Whispers started to grow online, like the murmurs of Mordor teasing a glorious evil reprise, that with the 20th anniversary of the shoe approaching, the royal blue foamposites — the shoe that had haunted me for years — would be returning.
For once, my Twitter obsession paid off and I happened to be online when a special promotion was announced. I pulled the trigger and reserved a pair (I have a job, screw it).
A few days later, these came in the mail. Not only had I scored the holy grail pair, but I had somehow snagged one of the first 200 pairs and an autograph from the OG man himself?! Penny Hardaway had signed something that I would have in my possession?

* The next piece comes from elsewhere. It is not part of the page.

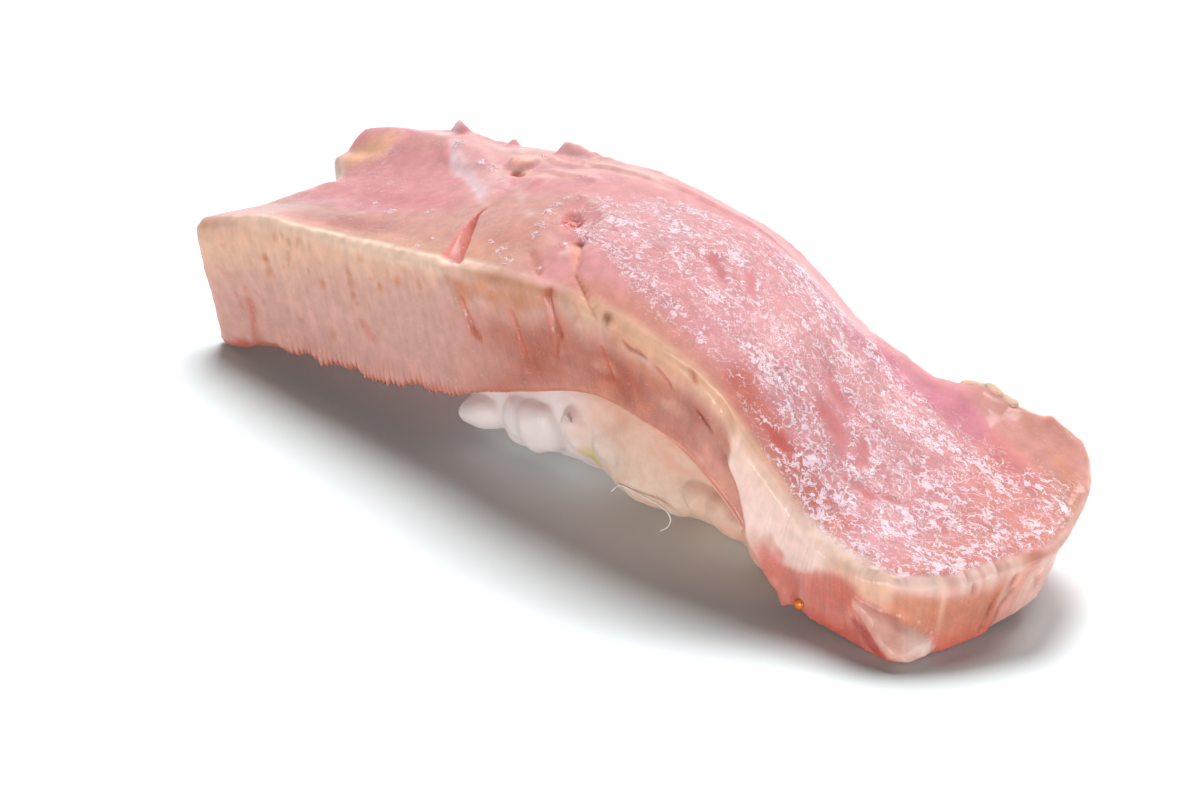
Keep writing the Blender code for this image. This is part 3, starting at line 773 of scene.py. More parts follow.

Things worked out. People have asked me if I’ve worn them yet, and obviously, yes, I have. Walking to dinner with my wife, I double and triple-taked on my own feet a few different times to make sure I was actually perceiving reality. Yes, I have on the blue foams. We did it.
I guess you guys can float me out on one of those twig rafts and shoot a flaming arrow at me, because this is really all I had planned on doing. Guess I could start a family or something, I dunno.